==== EXERCISE MATERIAL
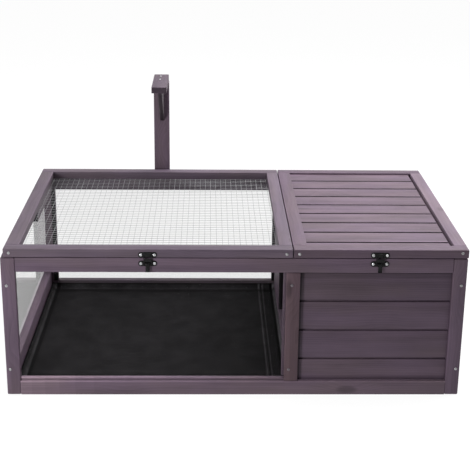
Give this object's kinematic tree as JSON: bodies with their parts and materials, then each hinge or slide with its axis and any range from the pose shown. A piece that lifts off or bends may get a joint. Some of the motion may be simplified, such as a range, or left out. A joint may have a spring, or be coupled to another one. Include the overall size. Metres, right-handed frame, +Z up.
{
  "type": "tortoise enclosure",
  "caption": "Low timber reptile enclosure: glazed run under a hinged wire-mesh lid, boarded hide under a solid hinged lid, draw latches and a lamp arm at the rear.",
  "frame": {"origin": "middle of the underside of the body, where it stands", "axes": "+X to the right along the front, +Y from the front to the rear, +Z up"},
  "size_m": [0.9658, 0.6648, 0.5654],
  "materials": {
    "top_timber": "stained, satin",
    "frame_timber": "stained, satin",
    "hide_timber": "stained, satin",
    "clear_pane": "clear acrylic",
    "liner_fabric": "matte, waterproof coated",
    "black_hardware": "black, semi-gloss",
    "zinc_hardware": "zinc plated"
  },
  "bodies": {
    "enclosure": {"front_left_post": "frame_timber", "front_right_post": "hide_timber", "front_top_rail": "frame_timber", "front_bottom_rail": "frame_timber", "front_mid_post": "hide_timber", "divider_cleat": "frame_timber", "rear_left_post": "frame_timber", "rear_right_post": "frame_timber", "rear_top_rail": "frame_timber", "rear_bottom_rail": "frame_timber", "rear_mid_post": "frame_timber", "left_bottom_board": "frame_timber", "left_top_rail": "frame_timber", "left_inner_rail": "frame_timber", "left_rail_bracket": "black_hardware", "right_bottom_rail": "frame_timber", "right_top_rail": "frame_timber", "front_pane": "clear_pane", "rear_pane": "clear_pane", "left_pane": "clear_pane", "hide_front_board_1": "hide_timber", "hide_front_board_2": "hide_timber", "hide_front_board_3": "hide_timber", "hide_front_board_4": "hide_timber", "hide_right_panel": "hide_timber", "hide_rear_panel": "hide_timber", "divider": "frame_timber", "floor_board": "frame_timber", "run_liner": "liner_fabric", "left_lid_left_hinge_body_leaf": "zinc_hardware", "left_lid_right_hinge_body_leaf": "zinc_hardware", "right_lid_left_hinge_body_leaf": "zinc_hardware", "right_lid_right_hinge_body_leaf": "zinc_hardware", "left_latch_base": "black_hardware", "right_latch_base": "black_hardware", "lamp_spacer": "frame_timber", "lamp_post": "frame_timber", "lamp_arm": "frame_timber", "lamp_brace": "hide_timber"},
    "left_lid": {"left_lid_front_rail": "top_timber", "left_lid_rear_rail": "top_timber", "left_lid_left_member": "top_timber", "left_lid_right_member": "top_timber", "left_lid_mesh": "zinc_hardware", "left_lid_left_hinge_lid_leaf": "zinc_hardware", "left_lid_right_hinge_lid_leaf": "zinc_hardware", "left_latch_catch": "black_hardware"},
    "right_lid": {"right_lid_front_rail": "top_timber", "right_lid_rear_rail": "top_timber", "right_lid_left_member": "top_timber", "right_lid_right_member": "top_timber", "right_lid_boards": "top_timber", "right_lid_left_hinge_lid_leaf": "zinc_hardware", "right_lid_right_hinge_lid_leaf": "zinc_hardware", "right_latch_catch": "black_hardware"},
    "left_lever": {"left_latch_lever": "black_hardware"},
    "left_bail": {"left_latch_bail": "black_hardware"},
    "right_lever": {"right_latch_lever": "black_hardware"},
    "right_bail": {"right_latch_bail": "black_hardware"}
  },
  "joints": [
    {"name": "left_lid_hinge", "type": "hinge", "parent": "enclosure", "child": "left_lid", "pos_m": [-0.1785, 0.3083, 0.31125], "axis": [-1, 0, 0], "range_deg": [0, 55]},
    {"name": "right_lid_hinge", "type": "hinge", "parent": "enclosure", "child": "right_lid", "pos_m": [0.30215, 0.3083, 0.31125], "axis": [-1, 0, 0], "range_deg": [0, 105]},
    {"name": "left_lever_pivot", "type": "hinge", "parent": "enclosure", "child": "left_lever", "pos_m": [-0.18, -0.3092, 0.2995], "axis": [-1, 0, 0], "range_deg": [0, 150]},
    {"name": "left_bail_pivot", "type": "hinge", "parent": "left_lever", "child": "left_bail", "pos_m": [-0.18, -0.3092, 0.2955], "axis": [-1, 0, 0], "range_deg": [-180, 0]},
    {"name": "right_lever_pivot", "type": "hinge", "parent": "enclosure", "child": "right_lever", "pos_m": [0.29915, -0.3092, 0.2995], "axis": [-1, 0, 0], "range_deg": [0, 150]},
    {"name": "right_bail_pivot", "type": "hinge", "parent": "right_lever", "child": "right_bail", "pos_m": [0.29915, -0.3092, 0.2955], "axis": [-1, 0, 0], "range_deg": [-180, 0]}
  ],
  "couplings": [
    {"joint": "left_bail_pivot", "follows": "left_lever_pivot", "ratio": -1.2},
    {"joint": "right_bail_pivot", "follows": "right_lever_pivot", "ratio": -1.2}
  ]
}
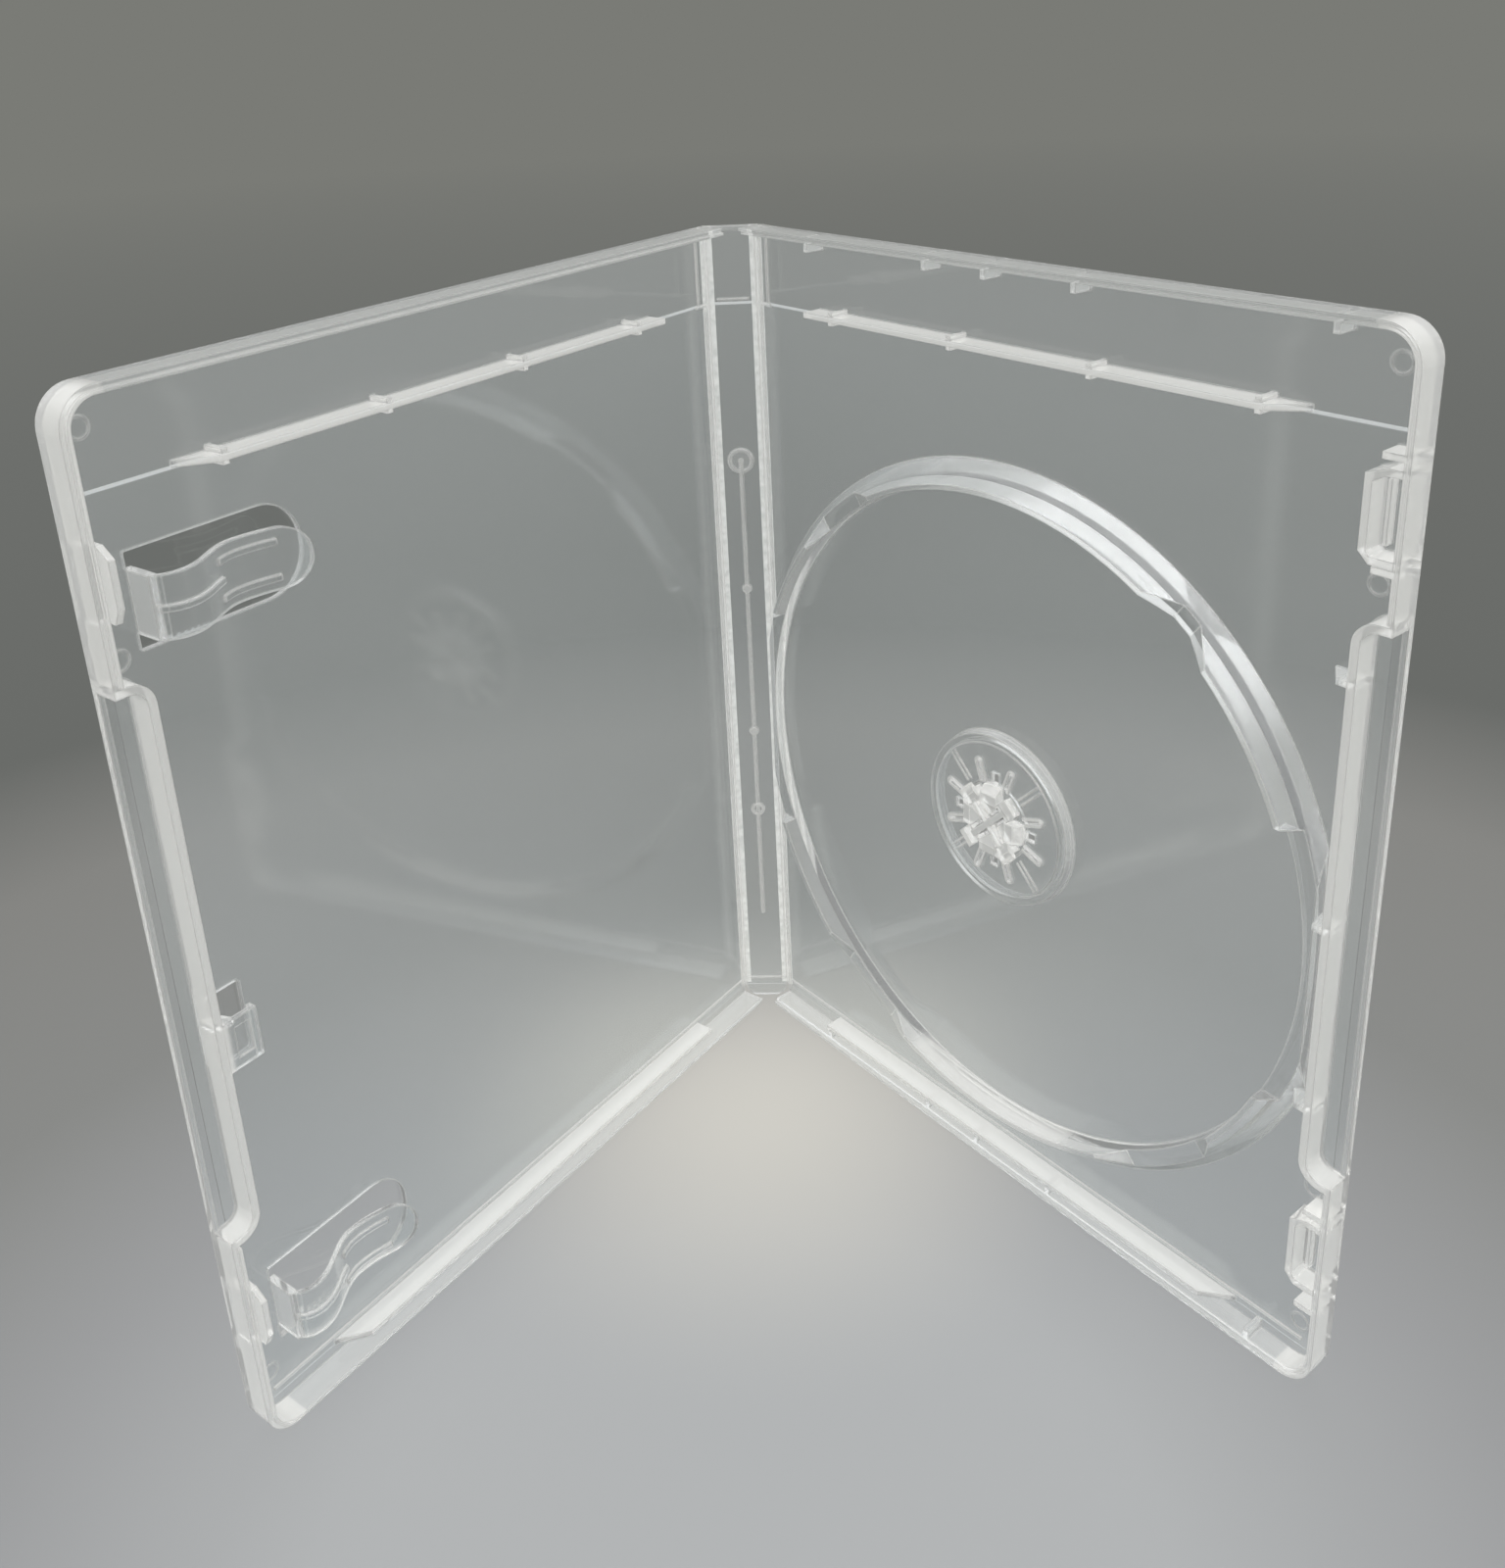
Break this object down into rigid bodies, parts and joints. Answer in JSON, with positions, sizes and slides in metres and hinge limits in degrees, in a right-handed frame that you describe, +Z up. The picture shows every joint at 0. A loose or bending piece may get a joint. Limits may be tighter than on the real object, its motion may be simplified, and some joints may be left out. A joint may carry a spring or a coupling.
{
  "type": "optical disc case",
  "caption": "Clear moulded disc case that opens like a book, with booklet clips in the cover, a disc well with a push-button hub in the tray, thumb notches and a film sleeve.",
  "frame": {"origin": "centre of the spine's lower end, on the surface the open case stands on", "axes": "+Z up along the spine, -Y into the open case, towards the viewer; the front cover lies on -X and the disc tray on +X"},
  "size_m": [0.1725, 0.1145, 0.1715],
  "materials": {
    "clear_polypropylene": "clear, slightly milky, polished mould",
    "frosted_polypropylene": "clear moulding with many small edges, milky white",
    "sleeve_film": "thin glossy clear film"
  },
  "bodies": {
    "spine": {"spine": "clear_polypropylene", "sleeve_spine": "sleeve_film"},
    "front_cover": {"front_cover": "clear_polypropylene", "sleeve_front": "sleeve_film"},
    "disc_tray": {"disc_tray": "clear_polypropylene", "sleeve_rear": "sleeve_film"},
    "hub_button": {"hub_button": "frosted_polypropylene"}
  },
  "joints": [
    {"name": "cover_hinge", "type": "hinge", "parent": "spine", "child": "front_cover", "pos_m": [-0.0049, 0, 0.08575], "axis": [0, 0, 1], "range_deg": [-56.3, 33.7]},
    {"name": "tray_hinge", "type": "hinge", "parent": "spine", "child": "disc_tray", "pos_m": [0.0049, 0, 0.08575], "axis": [0, 0, -1], "range_deg": [-48.8, 41.2]},
    {"name": "hub_press", "type": "slide", "parent": "disc_tray", "child": "hub_button", "axis": [-0.7524, -0.6587, 0], "range_m": [-0.0012, 0], "stiffness_N_per_m": 2000}
  ]
}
========
◆ **REQUIREMENT**:
Reproduce the data, keeping every line exactly the same.

◆ **EXERCISE OUTPUT**:
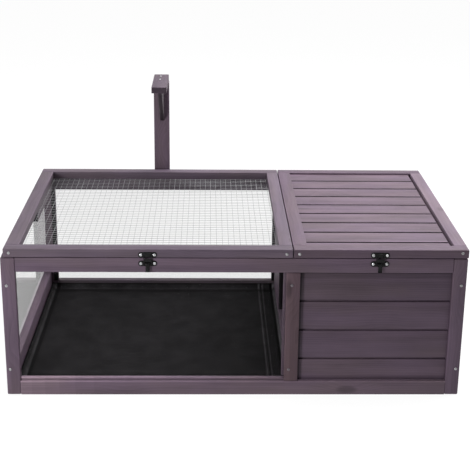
Give this object's kinematic tree as JSON: bodies with their parts and materials, then each hinge or slide with its axis and any range from the pose shown. A piece that lifts off or bends may get a joint. Some of the motion may be simplified, such as a range, or left out. A joint may have a spring, or be coupled to another one. Include the overall size. Metres, right-handed frame, +Z up.
{
  "type": "tortoise enclosure",
  "caption": "Low timber reptile enclosure: glazed run under a hinged wire-mesh lid, boarded hide under a solid hinged lid, draw latches and a lamp arm at the rear.",
  "frame": {"origin": "middle of the underside of the body, where it stands", "axes": "+X to the right along the front, +Y from the front to the rear, +Z up"},
  "size_m": [0.9658, 0.6648, 0.5654],
  "materials": {
    "top_timber": "stained, satin",
    "frame_timber": "stained, satin",
    "hide_timber": "stained, satin",
    "clear_pane": "clear acrylic",
    "liner_fabric": "matte, waterproof coated",
    "black_hardware": "black, semi-gloss",
    "zinc_hardware": "zinc plated"
  },
  "bodies": {
    "enclosure": {"front_left_post": "frame_timber", "front_right_post": "hide_timber", "front_top_rail": "frame_timber", "front_bottom_rail": "frame_timber", "front_mid_post": "hide_timber", "divider_cleat": "frame_timber", "rear_left_post": "frame_timber", "rear_right_post": "frame_timber", "rear_top_rail": "frame_timber", "rear_bottom_rail": "frame_timber", "rear_mid_post": "frame_timber", "left_bottom_board": "frame_timber", "left_top_rail": "frame_timber", "left_inner_rail": "frame_timber", "left_rail_bracket": "black_hardware", "right_bottom_rail": "frame_timber", "right_top_rail": "frame_timber", "front_pane": "clear_pane", "rear_pane": "clear_pane", "left_pane": "clear_pane", "hide_front_board_1": "hide_timber", "hide_front_board_2": "hide_timber", "hide_front_board_3": "hide_timber", "hide_front_board_4": "hide_timber", "hide_right_panel": "hide_timber", "hide_rear_panel": "hide_timber", "divider": "frame_timber", "floor_board": "frame_timber", "run_liner": "liner_fabric", "left_lid_left_hinge_body_leaf": "zinc_hardware", "left_lid_right_hinge_body_leaf": "zinc_hardware", "right_lid_left_hinge_body_leaf": "zinc_hardware", "right_lid_right_hinge_body_leaf": "zinc_hardware", "left_latch_base": "black_hardware", "right_latch_base": "black_hardware", "lamp_spacer": "frame_timber", "lamp_post": "frame_timber", "lamp_arm": "frame_timber", "lamp_brace": "hide_timber"},
    "left_lid": {"left_lid_front_rail": "top_timber", "left_lid_rear_rail": "top_timber", "left_lid_left_member": "top_timber", "left_lid_right_member": "top_timber", "left_lid_mesh": "zinc_hardware", "left_lid_left_hinge_lid_leaf": "zinc_hardware", "left_lid_right_hinge_lid_leaf": "zinc_hardware", "left_latch_catch": "black_hardware"},
    "right_lid": {"right_lid_front_rail": "top_timber", "right_lid_rear_rail": "top_timber", "right_lid_left_member": "top_timber", "right_lid_right_member": "top_timber", "right_lid_boards": "top_timber", "right_lid_left_hinge_lid_leaf": "zinc_hardware", "right_lid_right_hinge_lid_leaf": "zinc_hardware", "right_latch_catch": "black_hardware"},
    "left_lever": {"left_latch_lever": "black_hardware"},
    "left_bail": {"left_latch_bail": "black_hardware"},
    "right_lever": {"right_latch_lever": "black_hardware"},
    "right_bail": {"right_latch_bail": "black_hardware"}
  },
  "joints": [
    {"name": "left_lid_hinge", "type": "hinge", "parent": "enclosure", "child": "left_lid", "pos_m": [-0.1785, 0.3083, 0.31125], "axis": [-1, 0, 0], "range_deg": [0, 55]},
    {"name": "right_lid_hinge", "type": "hinge", "parent": "enclosure", "child": "right_lid", "pos_m": [0.30215, 0.3083, 0.31125], "axis": [-1, 0, 0], "range_deg": [0, 105]},
    {"name": "left_lever_pivot", "type": "hinge", "parent": "enclosure", "child": "left_lever", "pos_m": [-0.18, -0.3092, 0.2995], "axis": [-1, 0, 0], "range_deg": [0, 150]},
    {"name": "left_bail_pivot", "type": "hinge", "parent": "left_lever", "child": "left_bail", "pos_m": [-0.18, -0.3092, 0.2955], "axis": [-1, 0, 0], "range_deg": [-180, 0]},
    {"name": "right_lever_pivot", "type": "hinge", "parent": "enclosure", "child": "right_lever", "pos_m": [0.29915, -0.3092, 0.2995], "axis": [-1, 0, 0], "range_deg": [0, 150]},
    {"name": "right_bail_pivot", "type": "hinge", "parent": "right_lever", "child": "right_bail", "pos_m": [0.29915, -0.3092, 0.2955], "axis": [-1, 0, 0], "range_deg": [-180, 0]}
  ],
  "couplings": [
    {"joint": "left_bail_pivot", "follows": "left_lever_pivot", "ratio": -1.2},
    {"joint": "right_bail_pivot", "follows": "right_lever_pivot", "ratio": -1.2}
  ]
}
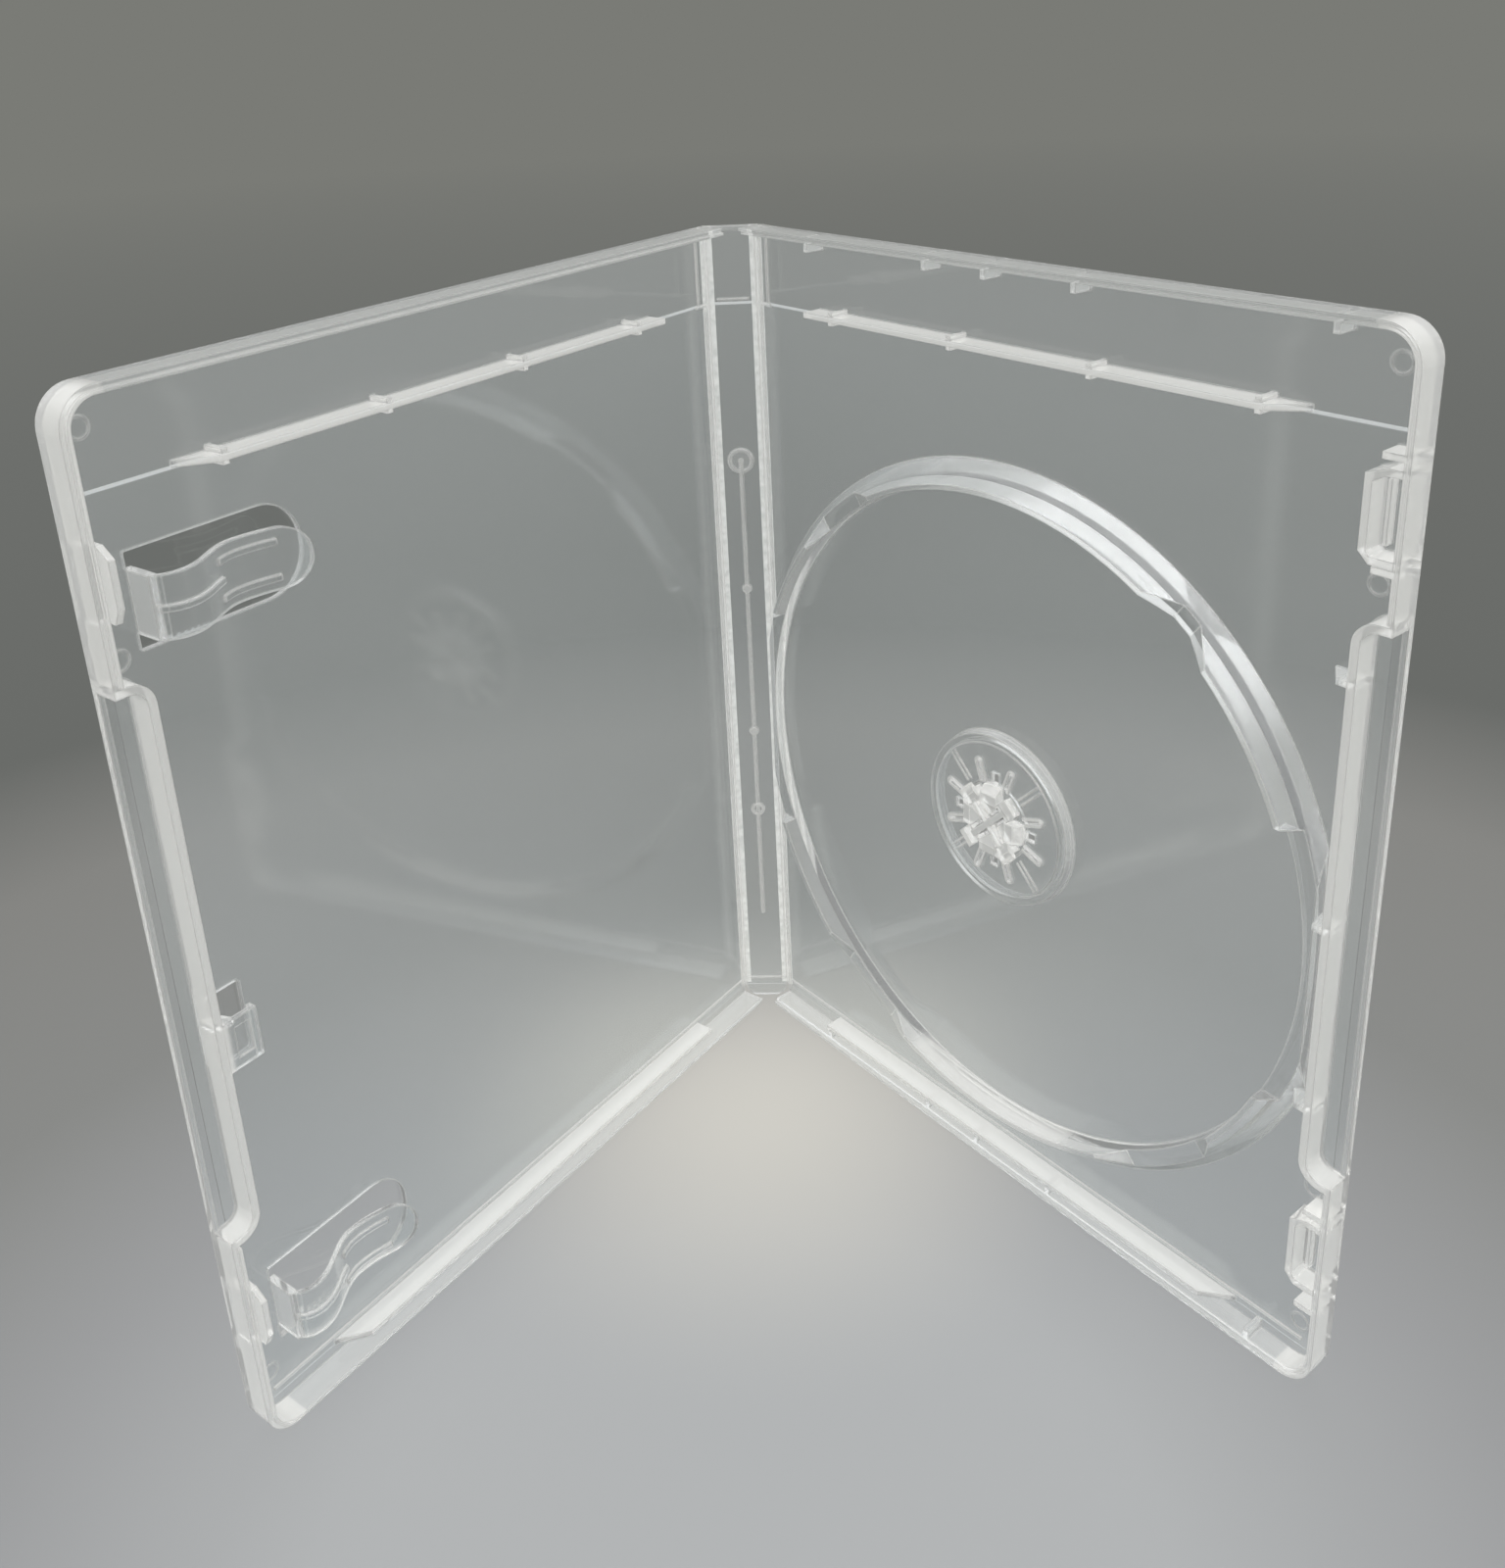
Break this object down into rigid bodies, parts and joints. Answer in JSON, with positions, sizes and slides in metres and hinge limits in degrees, in a right-handed frame that you describe, +Z up. The picture shows every joint at 0. A loose or bending piece may get a joint. Limits may be tighter than on the real object, its motion may be simplified, and some joints may be left out. A joint may carry a spring or a coupling.
{
  "type": "optical disc case",
  "caption": "Clear moulded disc case that opens like a book, with booklet clips in the cover, a disc well with a push-button hub in the tray, thumb notches and a film sleeve.",
  "frame": {"origin": "centre of the spine's lower end, on the surface the open case stands on", "axes": "+Z up along the spine, -Y into the open case, towards the viewer; the front cover lies on -X and the disc tray on +X"},
  "size_m": [0.1725, 0.1145, 0.1715],
  "materials": {
    "clear_polypropylene": "clear, slightly milky, polished mould",
    "frosted_polypropylene": "clear moulding with many small edges, milky white",
    "sleeve_film": "thin glossy clear film"
  },
  "bodies": {
    "spine": {"spine": "clear_polypropylene", "sleeve_spine": "sleeve_film"},
    "front_cover": {"front_cover": "clear_polypropylene", "sleeve_front": "sleeve_film"},
    "disc_tray": {"disc_tray": "clear_polypropylene", "sleeve_rear": "sleeve_film"},
    "hub_button": {"hub_button": "frosted_polypropylene"}
  },
  "joints": [
    {"name": "cover_hinge", "type": "hinge", "parent": "spine", "child": "front_cover", "pos_m": [-0.0049, 0, 0.08575], "axis": [0, 0, 1], "range_deg": [-56.3, 33.7]},
    {"name": "tray_hinge", "type": "hinge", "parent": "spine", "child": "disc_tray", "pos_m": [0.0049, 0, 0.08575], "axis": [0, 0, -1], "range_deg": [-48.8, 41.2]},
    {"name": "hub_press", "type": "slide", "parent": "disc_tray", "child": "hub_button", "axis": [-0.7524, -0.6587, 0], "range_m": [-0.0012, 0], "stiffness_N_per_m": 2000}
  ]
}